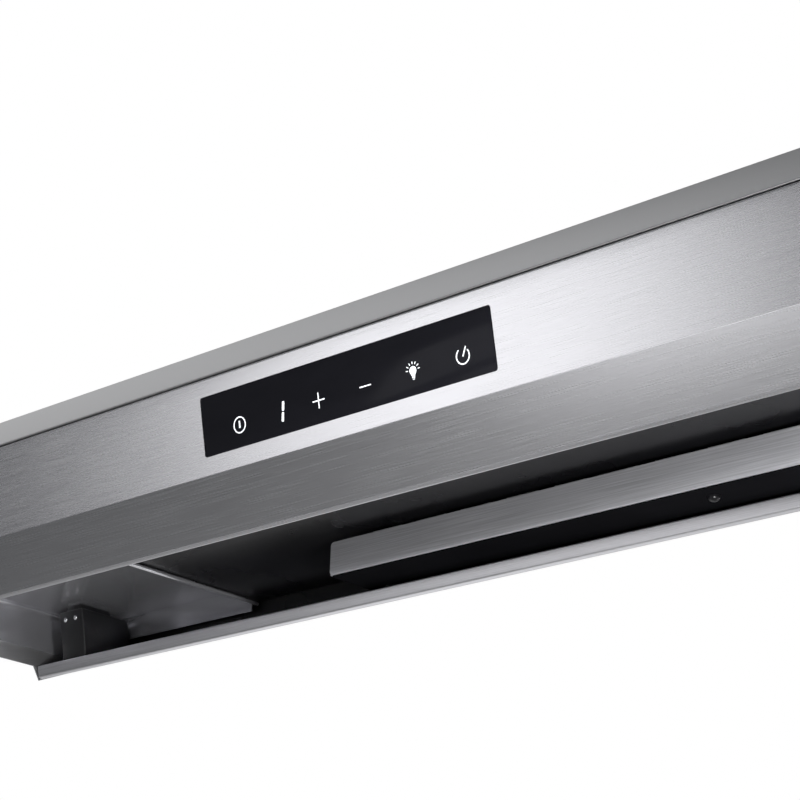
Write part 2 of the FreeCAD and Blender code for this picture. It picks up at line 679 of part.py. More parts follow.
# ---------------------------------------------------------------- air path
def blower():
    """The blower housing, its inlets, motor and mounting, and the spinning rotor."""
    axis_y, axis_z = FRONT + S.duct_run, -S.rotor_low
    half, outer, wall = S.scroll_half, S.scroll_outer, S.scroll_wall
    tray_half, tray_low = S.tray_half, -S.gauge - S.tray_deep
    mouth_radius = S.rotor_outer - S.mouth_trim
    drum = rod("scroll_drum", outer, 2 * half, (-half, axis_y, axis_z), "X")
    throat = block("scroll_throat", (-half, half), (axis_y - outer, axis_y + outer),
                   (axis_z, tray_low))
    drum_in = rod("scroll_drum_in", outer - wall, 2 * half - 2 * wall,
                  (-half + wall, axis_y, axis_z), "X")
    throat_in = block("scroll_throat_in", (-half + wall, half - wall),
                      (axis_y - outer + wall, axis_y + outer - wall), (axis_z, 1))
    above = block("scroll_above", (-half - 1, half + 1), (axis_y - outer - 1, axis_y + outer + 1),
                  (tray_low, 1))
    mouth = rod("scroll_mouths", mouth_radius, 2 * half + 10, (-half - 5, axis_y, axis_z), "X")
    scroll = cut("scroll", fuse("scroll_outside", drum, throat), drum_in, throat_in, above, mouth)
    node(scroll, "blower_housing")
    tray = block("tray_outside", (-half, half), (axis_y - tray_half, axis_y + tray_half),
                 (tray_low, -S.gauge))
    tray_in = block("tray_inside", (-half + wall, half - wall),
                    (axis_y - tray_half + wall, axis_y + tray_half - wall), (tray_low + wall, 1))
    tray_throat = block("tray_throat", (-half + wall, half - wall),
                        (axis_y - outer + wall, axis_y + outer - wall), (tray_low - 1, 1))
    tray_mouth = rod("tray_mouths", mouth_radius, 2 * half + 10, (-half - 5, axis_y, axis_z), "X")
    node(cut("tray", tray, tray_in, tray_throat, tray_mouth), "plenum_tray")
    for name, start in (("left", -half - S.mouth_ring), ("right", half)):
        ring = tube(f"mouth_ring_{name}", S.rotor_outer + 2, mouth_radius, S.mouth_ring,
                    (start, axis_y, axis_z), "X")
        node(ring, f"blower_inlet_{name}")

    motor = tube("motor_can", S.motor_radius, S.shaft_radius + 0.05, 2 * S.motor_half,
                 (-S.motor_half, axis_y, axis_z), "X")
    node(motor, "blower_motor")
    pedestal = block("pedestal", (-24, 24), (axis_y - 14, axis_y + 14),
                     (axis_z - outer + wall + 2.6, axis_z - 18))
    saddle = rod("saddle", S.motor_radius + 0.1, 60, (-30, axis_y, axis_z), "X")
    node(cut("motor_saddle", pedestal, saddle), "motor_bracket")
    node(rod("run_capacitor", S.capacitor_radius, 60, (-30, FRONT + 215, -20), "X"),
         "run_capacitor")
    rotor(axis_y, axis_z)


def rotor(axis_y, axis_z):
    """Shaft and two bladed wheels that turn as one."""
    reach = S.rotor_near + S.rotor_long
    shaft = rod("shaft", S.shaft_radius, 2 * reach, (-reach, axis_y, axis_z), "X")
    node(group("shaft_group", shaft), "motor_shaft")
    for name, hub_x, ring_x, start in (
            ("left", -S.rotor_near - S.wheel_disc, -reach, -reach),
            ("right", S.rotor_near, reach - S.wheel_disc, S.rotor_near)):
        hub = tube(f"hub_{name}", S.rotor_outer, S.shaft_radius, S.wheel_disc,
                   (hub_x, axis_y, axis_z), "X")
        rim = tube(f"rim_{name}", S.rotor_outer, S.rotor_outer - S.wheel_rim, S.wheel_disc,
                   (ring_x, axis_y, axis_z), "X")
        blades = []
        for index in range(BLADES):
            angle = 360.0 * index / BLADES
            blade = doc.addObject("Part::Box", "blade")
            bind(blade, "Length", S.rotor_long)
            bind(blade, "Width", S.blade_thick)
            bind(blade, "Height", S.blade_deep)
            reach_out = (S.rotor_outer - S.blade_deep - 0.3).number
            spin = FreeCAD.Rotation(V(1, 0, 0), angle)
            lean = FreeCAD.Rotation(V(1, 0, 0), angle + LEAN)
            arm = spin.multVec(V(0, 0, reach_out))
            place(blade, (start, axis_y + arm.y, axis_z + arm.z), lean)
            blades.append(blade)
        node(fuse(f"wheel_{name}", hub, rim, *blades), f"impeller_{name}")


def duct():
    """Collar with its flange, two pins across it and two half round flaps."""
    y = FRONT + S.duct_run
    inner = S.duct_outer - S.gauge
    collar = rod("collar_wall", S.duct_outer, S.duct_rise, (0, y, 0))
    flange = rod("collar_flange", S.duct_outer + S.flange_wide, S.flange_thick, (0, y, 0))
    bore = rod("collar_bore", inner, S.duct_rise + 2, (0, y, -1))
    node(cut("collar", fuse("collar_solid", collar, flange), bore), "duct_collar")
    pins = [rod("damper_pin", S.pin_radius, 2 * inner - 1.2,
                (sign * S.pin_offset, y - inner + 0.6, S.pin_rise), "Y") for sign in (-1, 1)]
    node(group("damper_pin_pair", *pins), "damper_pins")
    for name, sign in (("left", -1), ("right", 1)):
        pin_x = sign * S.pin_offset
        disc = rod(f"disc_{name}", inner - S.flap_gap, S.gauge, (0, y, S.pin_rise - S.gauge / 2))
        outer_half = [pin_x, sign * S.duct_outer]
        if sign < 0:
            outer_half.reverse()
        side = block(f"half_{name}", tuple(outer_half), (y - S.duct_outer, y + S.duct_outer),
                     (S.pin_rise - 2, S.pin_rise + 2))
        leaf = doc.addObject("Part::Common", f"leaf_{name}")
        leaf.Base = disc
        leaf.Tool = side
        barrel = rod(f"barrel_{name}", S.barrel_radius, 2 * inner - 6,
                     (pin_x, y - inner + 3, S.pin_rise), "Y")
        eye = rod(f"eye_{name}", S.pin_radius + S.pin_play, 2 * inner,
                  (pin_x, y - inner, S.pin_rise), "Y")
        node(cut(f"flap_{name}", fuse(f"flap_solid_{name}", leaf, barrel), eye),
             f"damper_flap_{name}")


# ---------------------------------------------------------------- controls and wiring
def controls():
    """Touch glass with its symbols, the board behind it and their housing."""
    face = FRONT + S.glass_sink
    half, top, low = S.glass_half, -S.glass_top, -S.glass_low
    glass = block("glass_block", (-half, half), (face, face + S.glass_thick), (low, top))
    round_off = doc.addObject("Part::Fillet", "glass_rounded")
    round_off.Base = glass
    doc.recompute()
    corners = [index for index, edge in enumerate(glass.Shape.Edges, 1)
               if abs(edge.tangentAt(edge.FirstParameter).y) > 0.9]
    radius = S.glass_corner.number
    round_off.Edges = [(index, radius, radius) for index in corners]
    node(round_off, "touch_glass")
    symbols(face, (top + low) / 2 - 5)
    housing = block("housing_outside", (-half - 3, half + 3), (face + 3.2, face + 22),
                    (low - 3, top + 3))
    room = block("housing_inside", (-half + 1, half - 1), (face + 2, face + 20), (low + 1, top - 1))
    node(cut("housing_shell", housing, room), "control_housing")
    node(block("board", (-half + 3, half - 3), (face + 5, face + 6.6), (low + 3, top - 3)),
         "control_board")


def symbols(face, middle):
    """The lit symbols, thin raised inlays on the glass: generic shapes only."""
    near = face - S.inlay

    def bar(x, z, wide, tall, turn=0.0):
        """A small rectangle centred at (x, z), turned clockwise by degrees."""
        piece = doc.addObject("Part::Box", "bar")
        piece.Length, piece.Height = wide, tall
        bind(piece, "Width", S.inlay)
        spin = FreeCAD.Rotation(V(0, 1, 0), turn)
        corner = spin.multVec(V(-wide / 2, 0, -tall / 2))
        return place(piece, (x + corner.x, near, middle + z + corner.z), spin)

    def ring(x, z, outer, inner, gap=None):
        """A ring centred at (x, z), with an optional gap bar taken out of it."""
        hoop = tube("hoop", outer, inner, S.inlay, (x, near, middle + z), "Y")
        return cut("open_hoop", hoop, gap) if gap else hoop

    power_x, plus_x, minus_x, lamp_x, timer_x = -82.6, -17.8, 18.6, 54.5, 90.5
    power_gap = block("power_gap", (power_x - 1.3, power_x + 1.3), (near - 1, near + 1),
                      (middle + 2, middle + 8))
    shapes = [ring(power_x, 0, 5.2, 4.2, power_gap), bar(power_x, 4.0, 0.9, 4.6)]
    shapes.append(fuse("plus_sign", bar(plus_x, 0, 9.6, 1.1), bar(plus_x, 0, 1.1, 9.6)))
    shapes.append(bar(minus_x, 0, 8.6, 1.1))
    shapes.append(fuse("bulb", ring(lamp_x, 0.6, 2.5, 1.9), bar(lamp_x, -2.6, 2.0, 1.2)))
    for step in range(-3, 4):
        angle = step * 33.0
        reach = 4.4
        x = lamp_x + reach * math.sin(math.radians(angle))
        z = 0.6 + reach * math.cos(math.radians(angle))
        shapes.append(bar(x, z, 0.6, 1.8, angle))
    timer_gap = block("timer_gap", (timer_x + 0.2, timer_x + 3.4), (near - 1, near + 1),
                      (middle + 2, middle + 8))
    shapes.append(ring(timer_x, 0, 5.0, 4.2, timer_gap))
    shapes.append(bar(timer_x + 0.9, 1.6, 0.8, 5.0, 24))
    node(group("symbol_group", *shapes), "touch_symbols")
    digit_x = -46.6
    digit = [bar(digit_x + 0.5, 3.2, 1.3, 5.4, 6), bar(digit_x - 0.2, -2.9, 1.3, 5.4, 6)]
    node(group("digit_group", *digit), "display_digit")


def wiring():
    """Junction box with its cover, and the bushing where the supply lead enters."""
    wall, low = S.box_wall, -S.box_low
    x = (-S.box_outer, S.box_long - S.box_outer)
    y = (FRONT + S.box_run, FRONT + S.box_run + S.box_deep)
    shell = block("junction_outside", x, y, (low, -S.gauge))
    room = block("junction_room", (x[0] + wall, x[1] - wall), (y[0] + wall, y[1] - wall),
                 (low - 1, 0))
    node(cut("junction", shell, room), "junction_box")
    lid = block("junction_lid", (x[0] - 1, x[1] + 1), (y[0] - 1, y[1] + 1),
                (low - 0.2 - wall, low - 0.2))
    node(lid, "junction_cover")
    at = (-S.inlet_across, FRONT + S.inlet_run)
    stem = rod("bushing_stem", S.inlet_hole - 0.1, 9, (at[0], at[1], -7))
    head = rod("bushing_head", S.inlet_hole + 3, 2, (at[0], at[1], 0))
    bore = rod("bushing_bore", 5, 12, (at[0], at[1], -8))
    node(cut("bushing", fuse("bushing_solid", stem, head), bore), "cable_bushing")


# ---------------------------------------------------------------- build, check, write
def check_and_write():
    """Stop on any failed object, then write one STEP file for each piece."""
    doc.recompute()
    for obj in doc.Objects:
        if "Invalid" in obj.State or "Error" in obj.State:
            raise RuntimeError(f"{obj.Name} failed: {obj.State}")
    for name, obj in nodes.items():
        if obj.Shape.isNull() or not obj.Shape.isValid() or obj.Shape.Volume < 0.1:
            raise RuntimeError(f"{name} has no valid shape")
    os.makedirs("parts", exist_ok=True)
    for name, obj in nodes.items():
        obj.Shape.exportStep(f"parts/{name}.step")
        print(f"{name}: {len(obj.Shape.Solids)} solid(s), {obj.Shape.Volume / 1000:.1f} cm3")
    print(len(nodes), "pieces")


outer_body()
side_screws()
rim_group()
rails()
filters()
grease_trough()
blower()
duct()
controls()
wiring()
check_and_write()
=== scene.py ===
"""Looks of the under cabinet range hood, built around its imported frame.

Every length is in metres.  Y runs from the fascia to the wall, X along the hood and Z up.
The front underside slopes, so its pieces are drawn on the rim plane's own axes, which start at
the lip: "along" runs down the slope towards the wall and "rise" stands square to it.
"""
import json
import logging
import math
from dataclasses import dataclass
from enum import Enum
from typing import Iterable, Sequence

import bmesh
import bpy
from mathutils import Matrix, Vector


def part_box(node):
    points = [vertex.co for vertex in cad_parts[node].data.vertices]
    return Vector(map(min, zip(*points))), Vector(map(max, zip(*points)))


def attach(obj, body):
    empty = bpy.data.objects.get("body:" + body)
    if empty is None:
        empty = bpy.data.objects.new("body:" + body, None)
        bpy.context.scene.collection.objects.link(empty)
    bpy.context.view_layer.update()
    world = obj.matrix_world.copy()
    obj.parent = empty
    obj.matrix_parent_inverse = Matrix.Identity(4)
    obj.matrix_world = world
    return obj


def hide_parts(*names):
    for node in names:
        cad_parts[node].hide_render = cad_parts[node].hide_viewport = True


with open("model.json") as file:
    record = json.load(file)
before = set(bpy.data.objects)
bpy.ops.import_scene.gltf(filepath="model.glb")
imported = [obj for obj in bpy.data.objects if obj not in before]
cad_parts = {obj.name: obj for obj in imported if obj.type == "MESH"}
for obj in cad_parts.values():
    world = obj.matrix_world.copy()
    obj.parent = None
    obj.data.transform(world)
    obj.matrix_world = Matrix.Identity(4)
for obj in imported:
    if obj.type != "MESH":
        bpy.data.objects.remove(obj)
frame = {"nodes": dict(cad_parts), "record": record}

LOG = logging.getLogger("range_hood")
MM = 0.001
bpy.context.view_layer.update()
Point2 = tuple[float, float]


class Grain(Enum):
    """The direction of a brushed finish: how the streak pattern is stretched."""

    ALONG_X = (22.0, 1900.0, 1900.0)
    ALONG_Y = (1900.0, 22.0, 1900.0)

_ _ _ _

**Directions for this task**. Look above for the line containing "imported = [obj"; copy from it through the last line, exactly, and nothing more.

**Written response**.
imported = [obj for obj in bpy.data.objects if obj not in before]
cad_parts = {obj.name: obj for obj in imported if obj.type == "MESH"}
for obj in cad_parts.values():
    world = obj.matrix_world.copy()
    obj.parent = None
    obj.data.transform(world)
    obj.matrix_world = Matrix.Identity(4)
for obj in imported:
    if obj.type != "MESH":
        bpy.data.objects.remove(obj)
frame = {"nodes": dict(cad_parts), "record": record}

LOG = logging.getLogger("range_hood")
MM = 0.001
bpy.context.view_layer.update()
Point2 = tuple[float, float]


class Grain(Enum):
    """The direction of a brushed finish: how the streak pattern is stretched."""

    ALONG_X = (22.0, 1900.0, 1900.0)
    ALONG_Y = (1900.0, 22.0, 1900.0)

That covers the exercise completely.